Sintering is static when a metal powder under certain external conditions may exhibit coalescence, and yet reverts to its normal behavior when such conditions are removed. In most cases, the density of a collection of grains increases as material flows into voids, causing a decrease in overall volume. Mass movements that occur during sintering consist of the reduction of total porosity by repacking, followed by material transport due to evaporation and condensation from diffusion. In the final stages, metal atoms move along crystal boundaries to the walls of internal pores, redistributing mass from the internal bulk of the object and smoothing pore walls. Surface tension is the driving force for this movement.
A special form of sintering (which is still considered part of powder metallurgy) is liquid-state sintering in which at least one but not all elements are in a liquid state. Liquid-state sintering is required for making cemented carbide and tungsten carbide.
Sintered bronze in particular is frequently used as a material for bearings, since its porosity allows lubricants to flow through it or remain captured within it. Sintered copper may be used as a wicking structure in certain types of heat pipe construction, where the porosity allows a liquid agent to move through the porous material via capillary action. For materials that have high melting points such as molybdenum, tungsten, rhenium, tantalum, osmium and carbon, sintering is one of the few viable manufacturing processes.

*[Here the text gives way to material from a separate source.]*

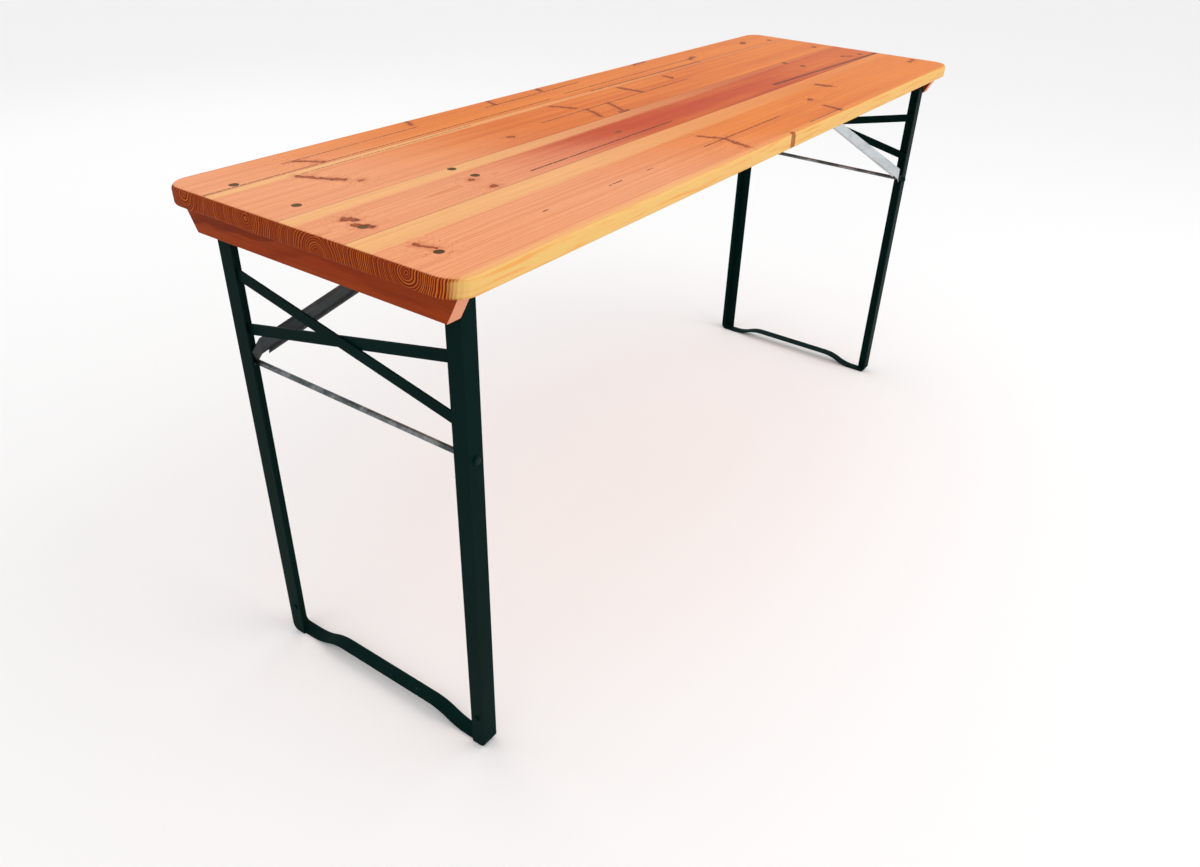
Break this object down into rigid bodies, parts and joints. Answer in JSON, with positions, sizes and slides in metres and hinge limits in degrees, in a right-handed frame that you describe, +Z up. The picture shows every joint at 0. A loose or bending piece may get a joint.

In these cases, very low porosity is desirable and can often be achieved.
Sintered metal powder is used to make frangible shotgun shells called breaching rounds, as used by military and SWAT teams to quickly force entry into a locked room. These shotgun shells are designed to destroy door deadbolts, locks and hinges without risking lives by ricocheting or by flying on at lethal speed through the door. They work by destroying the object they hit and then dispersing into a relatively harmless powder.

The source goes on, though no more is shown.